Copy out, exactly and without additions, the lines from the one that contains "Continue the build123d" to the one that contains "mouth_pixel = (42.21, 208.77)", both ends included.

## ENTRIES
==========
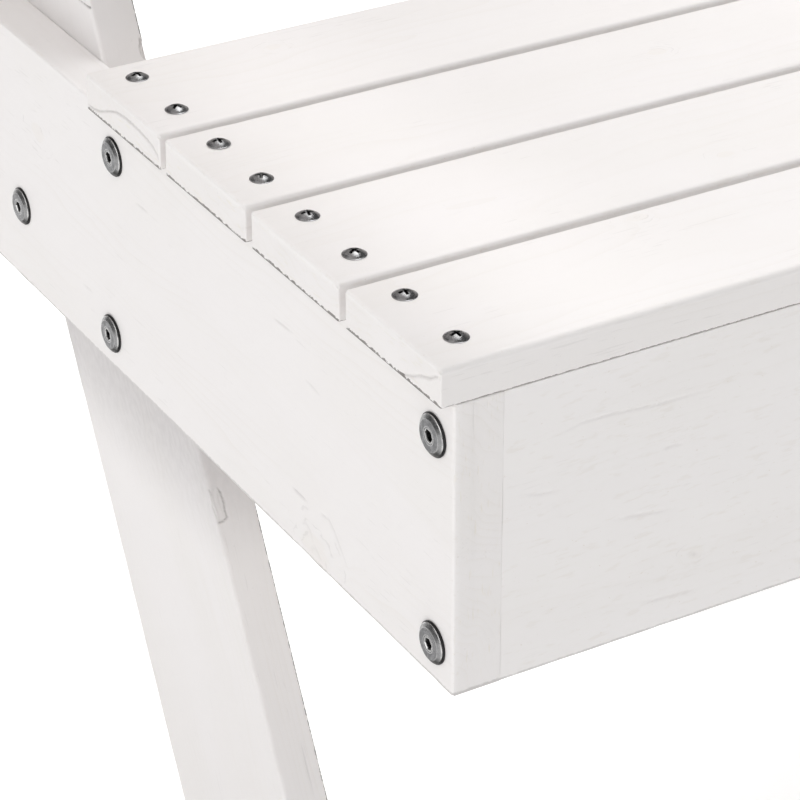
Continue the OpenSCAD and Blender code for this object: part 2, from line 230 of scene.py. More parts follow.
def board_mesh(size, seed, radii=(1.2,) * 4, end_r=(0.6, 0.6), corner_r=(0.8,) * 4, low_end=None,
               high_end=None, low_side=None, high_side=None, features=None, steps=(9.0, 4.0, 4.0),
               extra=((), (), ()), snug=0):
    """Closed board, two wide faces and the strip round them, as points in millimetres, faces and values.
    radii: rounding of the long edges, low face near and far, then high face near and far. end_r: the same
    for the ends, on the low and the high face. corner_r: the outline's corners, start-near, end-near,
    end-far, start-far. snug: -1 or 1 if the low or the high face lies against another board's end."""
    length, width, thick = size
    rng = np.random.default_rng(seed)
    r_low, r_high = max(radii[:2] + end_r[:1]), max(radii[2:] + end_r[1:])
    near_marks = arris_lines(radii[0]) + arris_lines(radii[2])
    far_marks = arris_lines(radii[1]) + arris_lines(radii[3])
    end_marks = arris_lines(end_r[0], 3) + arris_lines(end_r[1], 3)
    us = grid_lines(length, steps[0], end_marks + corner_lines(max(corner_r[0], corner_r[3])),
                    end_marks + corner_lines(max(corner_r[1], corner_r[2])), extra[0])
    vs = grid_lines(width, steps[1], near_marks + corner_lines(max(corner_r[0], corner_r[1])),
                    far_marks + corner_lines(max(corner_r[2], corner_r[3])), extra[1])
    levels = max(2, math.ceil((thick - r_low - r_high) / steps[2]))
    ws = np.array(sorted(set([k / levels for k in range(levels + 1)]
                             + [(m - r_low) / (thick - r_low - r_high) for m in extra[2]
                                if r_low < m < thick - r_high])))
    nu, nv, nw = len(us), len(vs), len(ws)
    gu, gv = (g.ravel() for g in np.meshgrid(us, vs, indexing="ij"))

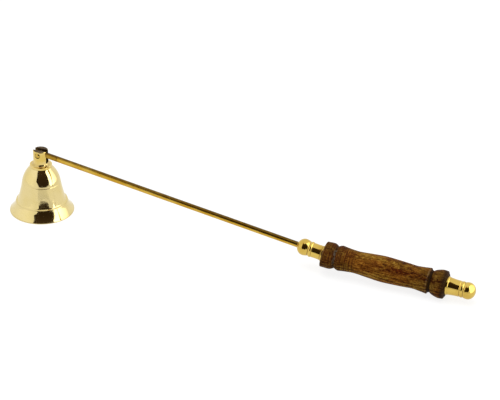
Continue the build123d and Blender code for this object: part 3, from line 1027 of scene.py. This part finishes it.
# Camera
view_azimuth = radians(20.277)
view_elevation = radians(28.804)
view_roll = radians(1.805)
view_distance = 1.1359
view_sensor = 36.0
# In the 500 x 400 picture: the lens's length, and where the centre of the bell's mouth is seen.
picture_width = 500
picture_centre = (250, 200)
lens_pixels = 1893
mouth_pixel = (42.21, 208.77)


def camera():
    level = Vector((cos(view_azimuth), sin(view_azimuth), 0))
    back = level.cross(z_axis) * cos(view_elevation) + z_axis * sin(view_elevation)
    right = level * cos(view_roll) + back.cross(level) * sin(view_roll)
    up = back.cross(right)
    data = bpy.data.cameras.new("camera")
    data.lens = view_sensor * lens_pixels / picture_width
    data.sensor_width = view_sensor
    eye = added("camera", data)
    scale = view_distance / lens_pixels
    x = (mouth_pixel[0] - picture_centre[0]) * scale
    y = (picture_centre[1] - mouth_pixel[1]) * scale
    eye.location = bell_foot - right * x - up * y + back * view_distance
    eye.rotation_mode = "QUATERNION"
    eye.rotation_quaternion = Matrix((right, up, back)).transposed().to_quaternion()
    bpy.context.scene.camera = eye


# The studio, in metres from the bell's foot: to its right, to its front, where the camera is, and up.
studio_azimuth = radians(23.925)
studio_right = Vector((cos(studio_azimuth), sin(studio_azimuth), 0))
studio_front = Vector((sin(studio_azimuth), -cos(studio_azimuth), 0))
white = (1, 1, 1)


def studio_place(right, front, up):
    return bell_foot + studio_right * right + studio_front * front + z_axis * up


camera_rays = ("Is Camera Ray",)
mirror_rays = ("Is Glossy Ray", "Is Transmission Ray")


def seen_by(n, kinds):
    """One for the rays named, nought for the others."""
    path = n.add("ShaderNodeLightPath").outputs
    total = path[kinds[0]]
    for kind in kinds[1:]:
        total = n.math("ADD", total, path[kind])
    return total


table_reach = 4.0
table_grey = (0.25, 0.25, 0.25)
# The table's glow as a light, and what the camera and the reflections see on top of it
table_glow = 0.42
table_camera_glow = 0.4
table_mirror_glow = 0.3


def floor():
    """White table top that keeps the snuffer's soft shadow."""
    mesh = bpy.data.meshes.new("table_top")
    reach = table_reach
    corners = [(-reach, -reach, 0), (reach, -reach, 0), (reach, reach, 0), (-reach, reach, 0)]
    mesh.from_pydata(corners, [], [(0, 1, 2, 3)])
    top = added("table_top", mesh)
    f = Finish("table_white")
    glow = f.math("MULTIPLY_ADD", seen_by(f, camera_rays), table_camera_glow, table_glow)
    glow = f.math("MULTIPLY_ADD", seen_by(f, mirror_rays), table_mirror_glow, glow)
    f.give(Base_Color=table_grey, Roughness=1.0, Specular_IOR_Level=0.0)
    mesh.materials.append(f.give(Emission_Color=white, Emission_Strength=glow))


def card(name, columns, strengths, colour=white):
    """A studio card that shows only in reflections. Its corners are given in columns, and its strength for
    the whole card, for each row, or for each column in a list of its own."""
    rows = len(columns[0])
    starts = [i * rows + k for i in range(len(columns) - 1) for k in range(rows - 1)]
    mesh = bpy.data.meshes.new(name)
    mesh.from_pydata(
        [studio_place(*corner) for column in columns for corner in column],
        [],
        [(start, start + rows, start + rows + 1, start + 1) for start in starts],
    )
    light = mesh.attributes.new("light", "FLOAT", "POINT")
    light.data.foreach_set("value", np.broadcast_to(strengths, (len(columns), rows)).ravel())
    panel = added(name, mesh)
    made = bpy.data.materials.new(name)
    made.use_nodes = True
    made.node_tree.nodes.clear()
    n = Nodes(made.node_tree)
    strength = n.add("ShaderNodeAttribute", attribute_name="light").outputs["Fac"]
    glow = n.add("ShaderNodeEmission", {"Color": colour, "Strength": strength}).outputs[0]
    n.add("ShaderNodeOutputMaterial", {"Surface": glow})
    mesh.materials.append(made)
    panel.visible_camera = False
    panel.visible_diffuse = False
    panel.visible_shadow = False
    panel.visible_volume_scatter = False


def flat(columns, height):
    """Columns of a card that lies flat."""
    return [[(*place, height) for place in column] for column in columns]


def upright(feet, height):
    """Columns of a card that stands on the table."""
    return [[(*foot, 0), (*foot, height)] for foot in feet]


# The dark side of the studio, where the camera stands: a card that curves over, paler at its top, with a
# foot in the shape of a V
dark_left = (-0.21, 0.364)
dark_right = (0.28, 0.21)
dark_columns = [
    [
        (*dark_left, 0.15),
        (*dark_left, 0.2),
        (*dark_left, 0.35),
        (-0.24, 0.3, 0.52),
        (-0.18, 0.18, 0.7),
        (-0.09, 0.03, 0.78),
    ],
    [
        (-0.01, 0.305, 0.008),
        (-0.07, 0.325, 0.018),
        (-0.09, 0.33, 0.09),
        (-0.07, 0.32, 0.58),
        (0.0, 0.22, 0.74),
        (0.04, 0.05, 0.8),
    ],
    [
        (0.15, 0.265, 0.008),
        (0.225, 0.24, 0.018),
        (0.25, 0.225, 0.09),
        (0.26, 0.22, 0.58),
        (0.28, 0.18, 0.74),
        (0.28, 0.08, 0.8),
    ],
    [
        (0.26, 0.22, 0.08),
        (0.27, 0.215, 0.2),
        (*dark_right, 0.35),
        (0.29, 0.2, 0.58),
        (0.33, 0.16, 0.74),
        (0.34, 0.08, 0.8),
    ],
]
dark_strengths = (0.03, 0.03, 0.03, 0.06, 0.3, 0.8)
dark_colour = (1.0, 0.62, 0.33)
# A card above the handle, a white apron on the table in front of the dark card, and a low strip before it
over_height = 0.5
over_columns = [[(0.04, 0.20), (0.10, 0.0)], [(0.14, 0.245), (0.30, 0.10)]]
over_strength = 1.0
apron_height = 0.001
apron_columns = [
    [(-0.03, 0.10), (-0.06, 0.20), (-0.09, 0.33)],
    [(0.10, 0.13), (0.17, 0.19), (0.28, 0.21)],
]
apron_strengths = (0.84, 0.76, 0.7)
strip_height = 0.026
strip_feet = [(0.14, 0.2), (0.36, 0.2)]
strip_strength = 0.8
# The two bright soft panels at the dark card's sides
right_height = 0.7
right_feet = [dark_right, (0.42, 0.10), (0.52, -0.05), (0.56, -0.25)]
right_strengths = [[3.0], [2.8], [2.1], [1.2]]
left_height = 0.6
left_feet = [dark_left, (-0.35, 0.25), (-0.5, 0.0), (-0.5, -0.3)]
left_strengths = [[1.0], [1.12], [1.08], [0.97]]


def cards():
    card("dark_card", dark_columns, dark_strengths, dark_colour)
    card("over_handle", flat(over_columns, over_height), over_strength)
    card("apron", flat(apron_columns, apron_height), apron_strengths)
    card("low_strip", upright(strip_feet, strip_height), strip_strength)
    card("right_panel", upright(right_feet, right_height), right_strengths)
    card("left_panel", upright(left_feet, left_height), left_strengths)


lamp_place = studio_place(-0.2, 0.1, 1.4)
lamp_target = studio_place(0.13, 0.05, 0)
lamp_size = 1.2
lamp_power = 9.0


def lamp():
    """A large soft lamp above, kept out of the reflections."""
    data = bpy.data.lights.new("top_lamp", "AREA")
    data.shape = "SQUARE"
    data.size = lamp_size
    data.energy = lamp_power
    made = added("top_lamp", data)
    made.location = lamp_place
    made.rotation_mode = "QUATERNION"
    made.rotation_quaternion = (lamp_place - lamp_target).to_track_quat("Z", "Y")
    made.visible_glossy = False


# The surroundings as a light, and what the camera and the reflections see on top of it
sky_glow = 0.7
sky_seen_glow = 0.3


def world():
    """Even white surroundings, a little brighter where they are seen than as light."""
    sky = bpy.data.worlds.new("studio")
    sky.use_nodes = True
    bpy.context.scene.world = sky
    n = Nodes(sky.node_tree)
    background = sky.node_tree.nodes["Background"].inputs
    n.feed(background["Color"], white)
    seen = seen_by(n, camera_rays + mirror_rays)
    n.feed(background["Strength"], n.math("MULTIPLY_ADD", seen, sky_seen_glow, sky_glow))


camera()
floor()
cards()
lamp()
world()
bell_cup()
bell_yoke()
hinge_rivet()
rod()
front_ferrule()
rear_finial()
handle()
dress_hidden()

bpy.context.scene.view_settings.view_transform = "Standard"
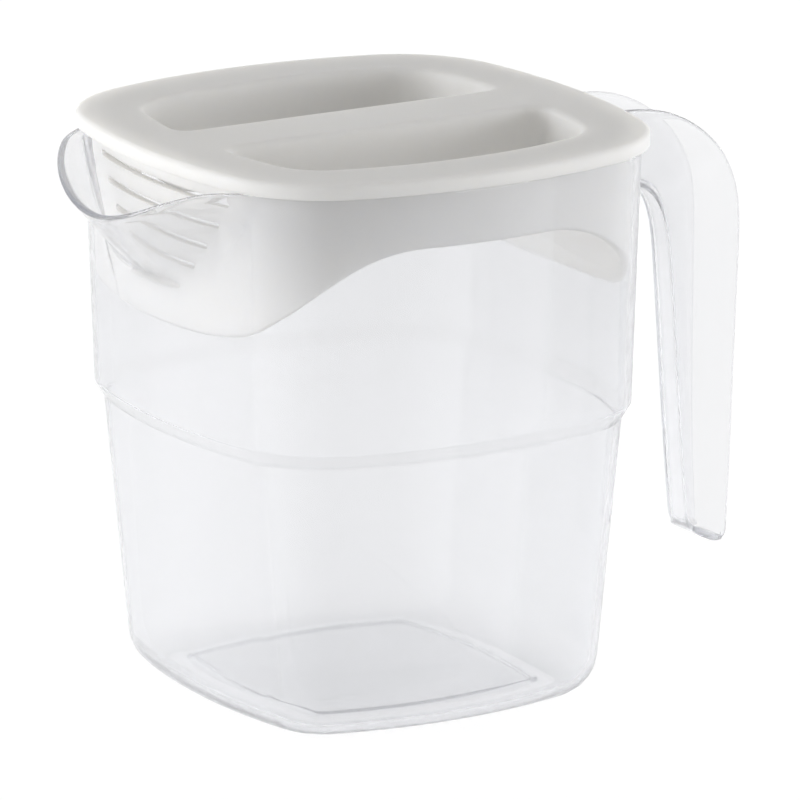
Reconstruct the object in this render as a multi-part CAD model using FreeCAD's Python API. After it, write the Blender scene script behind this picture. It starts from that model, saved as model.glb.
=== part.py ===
"""Clear plastic jug with a lift-off lid: one moulding for the jug, one for the lid."""
import FreeCAD
import Part
import math
import os

V = FreeCAD.Vector

# ---------------------------------------------------------------- plan outline
HALF_LENGTH = 65.0          # lid, centre to the middle of a short-axis side (X)
HALF_BREADTH = 67.5         # lid, centre to the middle of a side facing Y
BULGE_X = 12.5              # how far the sides facing X bow out
BULGE_Y = 15.0              # how far the sides facing Y bow out
CORNER_RADIUS = 32.0        # lid corner in plan

# ---------------------------------------------------------------- jug body
RIM_HEIGHT = 144.7          # top of the rim, where the lid plate rests
WALL = 1.8                  # wall of the jug
FLOOR = 2.2                 # floor of the jug
RIM_INSET = 2.0             # lid edge stands out past the rim by this much
DRAFT_UPPER = 2.7           # the upper wall leans in by this much down to the shoulder
SHOULDER_TOP = 78.2         # height of the upper edge of the shoulder
SHOULDER_DROP = 4.1         # height of the sloping shoulder
SHOULDER_IN = 2.6           # how far the shoulder steps in
DRAFT_LOWER = 6.6           # the lower wall leans in by this much down to the floor
FOOT_RADIUS = 8.0           # rounding of the bottom edge
SHOULDER_ROUND = 1.2        # rounding of the shoulder's upper edge
PANEL_INSET = 12.0          # raised floor panel, inside the bottom edge
PANEL_RISE = 1.4            # height of the raised floor panel

# ---------------------------------------------------------------- spout
SPOUT_ROOT_X = -54.9        # the lip leaves the rim at this station
SPOUT_REACH = 25.9          # how far the lip stands out past the root
SPOUT_HALF_WIDTH = 49.0     # half of the lip's width at the rim
SPOUT_FOOT_HALF_WIDTH = 25.0  # half of the spout's width where it leaves the wall
SPOUT_DIP = 12.5            # the lip's tip is lower than its ends
SPOUT_LIP_TOP = 146.3       # height that the lip's ends run up to
SPOUT_FOOT = 111.0          # height where the spout grows out of the wall
SPOUT_SLOPE = 0.9           # outward run of the spout for each unit of height
SPOUT_NOSE = 2.9            # higher values give a narrower nose
SPOUT_DIP_POWER = 5.0       # higher values keep the dip near the tip
SPOUT_BACK = 8.0            # the spout's section closes this far inside its root
SPOUT_FILL = 1.6            # the spout's foot is this many walls thick

# ---------------------------------------------------------------- handle
HANDLE_WALL = 1.8
WEB_HALF_WIDTH = 5.6        # half width of the handle's inner web
WEB_RADIUS = 3.2            # rounding between the web and the cheeks
HANDLE_STEPS = 17           # sections run along the handle
# web x, web z, edge x, edge z, half width over the free edges
HANDLE_POINTS = [
    (58.0, 121.0, 58.0, 144.0, 12.6),
    (72.0, 121.8, 72.5, 144.1, 12.2),
    (79.5, 121.4, 83.0, 142.3, 12.0),
    (84.3, 119.4, 93.6, 136.9, 12.0),
    (87.4, 115.3, 101.5, 129.0, 11.9),
    (89.3, 109.0, 106.0, 119.5, 11.7),
    (90.4, 100.0, 107.2, 105.0, 11.4),
    (92.3, 74.0, 106.4, 74.0, 10.5),
    (94.2, 48.0, 105.8, 46.0, 9.6),
    (95.7, 31.0, 105.2, 23.6, 8.6),
]

# ---------------------------------------------------------------- lid
PLATE = 4.0                 # thickness of the lid plate at its edge
PLATE_ROUND = 1.4           # rounding of the plate's top edge
SKIN = 2.0                  # thickness of the lid's top skin and walls
FIT_GAP = 0.3               # clearance between the skirt and the jug wall
WELL_MARGIN = 15.4          # plate edge to the edge of a grip well
BAR_WIDTH = 21.0            # width of the grip bar between the wells
WELL_DEPTH = 16.0
WELL_DRAFT = 2.5
WELL_CORNER = 7.0           # well corner beside the grip bar
WELL_FLOOR_ROUND = 3.5      # rounding between the well's floor and its walls
SKIRT_SHALLOW = 19.2        # depth of the skirt's edge along the Y sides, below the top
SKIRT_DEEP = 45.5           # depth of the two lobes at the X sides, below the top
SLOT_HEIGHT = 1.6
SLOT_FIRST = 9.0            # first strainer slot, below the top
SLOT_PITCH = 6.25
SLOT_HALF_LENGTHS = [32.0, 28.0, 23.0, 17.5, 11.0]

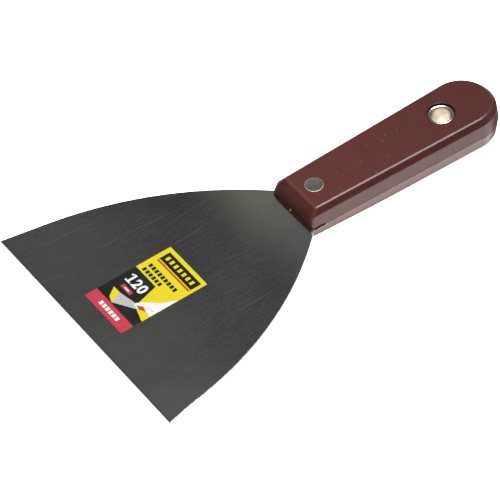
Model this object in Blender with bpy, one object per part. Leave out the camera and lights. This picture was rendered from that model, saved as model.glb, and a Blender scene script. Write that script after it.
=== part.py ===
"""Painter's filling knife: a fan-shaped steel blade in a two-part riveted plastic handle.

Frame: the origin is the middle of the cutting edge's end face, +X runs along the tool to the
butt, +Y to its left edge, and +Z out of the face that carries the label. Metres.
"""

import math

import bmesh
import bpy

# Blade
BLADE_WIDTH = 0.120
BLADE_THICKNESS = 0.0009
EDGE_TAPER = math.radians(10.5)      # the side's angle to the axis beside the cutting edge
EDGE_TAPER_LENGTH = 0.020            # how far back that straight stretch runs
FLANK_RADIUS = 0.168                 # the convex stretch from there to the neck
NECK_HALF_WIDTH = 0.0122
SHOULDER_X = 0.1100                  # where the neck steps down to the tang
SHOULDER_FILLET = 0.0015
TANG_HALF_WIDTH = 0.0080
TANG_END_HALF_WIDTH = 0.0065
TANG_END_X = 0.147
TANG_CORNER_RADIUS = 0.0030

# Handle
NOSE_X = 0.1028
BUTT_X = 0.2062
HANDLE_HALF_HEIGHT = 0.0085
NOSE_HALF_WIDTH = 0.0134
BUTT_RADIUS = 0.0156
NOSE_CORNER_RADIUS = 0.0015
NOSE_SLOPE = 0.0040                  # how far the nose leans back from parting plane to top
NOSE_BULGE = 0.0010
SIDE_HEIGHT = 0.0060                 # the drafted side, from the parting plane to the bevel
SIDE_DRAFT = 0.00077
BEVEL_WIDTH = 0.0020
EDGE_ROUNDING = 0.00035
PARTING_GAP = 0.0003

# Moulded details inside the handle
FIT_GAP = 0.0003
SLOT_END_X = 0.1108                  # the slot for the neck is open at the sides up to here
WALL = 0.0028
ROOF = 0.0026
CORE_START_X = 0.151
CORE_RIB_HALF_WIDTH = 0.0012
EYELET_BOSS_RADIUS = 0.0095
PIN_RADIUS = 0.0014
PIN_HEIGHT = 0.0026
PIN_SPOTS = ((0.123, 0.0102), (0.123, -0.0102), (0.1960, 0.0))

# Rivet near the blade
RIVET_X = 0.1145
RIVET_HEAD_RADIUS = 0.0040
RIVET_HEAD_THICKNESS = 0.0009
RIVET_HEAD_ROUNDING = 0.0003
RIVET_PROUD = 0.0003                 # the visible head stands this far out of the handle
RIVET_SUNK = 0.0001                  # the other head lies this far below the handle's back
SLEEVE_RADIUS = 0.0026
SLEEVE_BORE_RADIUS = 0.00175
SLEEVE_END_Z = -0.0020
SLEEVE_BORE_TOP_Z = 0.0065
POST_RADIUS = 0.0015
POST_TIP_Z = 0.0055

# Eyelet that lines the hanging hole
EYELET_X = 0.1800
EYELET_BORE_RADIUS = 0.00425
EYELET_WALL = 0.0005
EYELET_ROLL_RADIUS = 0.00058         # section radius of the rolled rims
EYELET_SINK = 0.00065                # rim below the handle's top face
SET_RIM_SINK = 0.00035               # the rim that is set against the washer
SEAT_RADIUS = 0.00575
SEAT_CHAMFER = 0.0002
WASHER_THICKNESS = 0.0005
WASHER_RADIUS = 0.0054

# Printed label
LABEL_LENGTH = 0.0420
LABEL_WIDTH = 0.0256
LABEL_THICKNESS = 0.00012
LABEL_CENTRE = (0.0317, 0.0017)
LABEL_CORNER_RADIUS = 0.0006
LABEL_GLUE = 0.00005

ROUND_SEGMENTS = 40
ARC_SEGMENTS = 6
FLANK_SEGMENTS = 24
BUTT_SEGMENTS = 32
SHARP_ANGLE = math.radians(25)


# ---------------------------------------------------------------- points in plan

def arc(centre, radius, start, end, segments):
    """Points along a circular arc between two angles, both ends included."""
    points = []
    for step in range(segments + 1):
        angle = start + (end - start) * step / segments
        points.append((centre[0] + radius * math.cos(angle), centre[1] + radius * math.sin(angle)))
    return points


def mirrored(half):
    """A closed outline from its +Y half, listed from front to back."""
    return half + [(x, -y) for x, y in reversed(half)]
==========
## EXERCISE ANSWER
Continue the build123d and Blender code for this object: part 3, from line 1027 of scene.py. This part finishes it.
# Camera
view_azimuth = radians(20.277)
view_elevation = radians(28.804)
view_roll = radians(1.805)
view_distance = 1.1359
view_sensor = 36.0
# In the 500 x 400 picture: the lens's length, and where the centre of the bell's mouth is seen.
picture_width = 500
picture_centre = (250, 200)
lens_pixels = 1893
mouth_pixel = (42.21, 208.77)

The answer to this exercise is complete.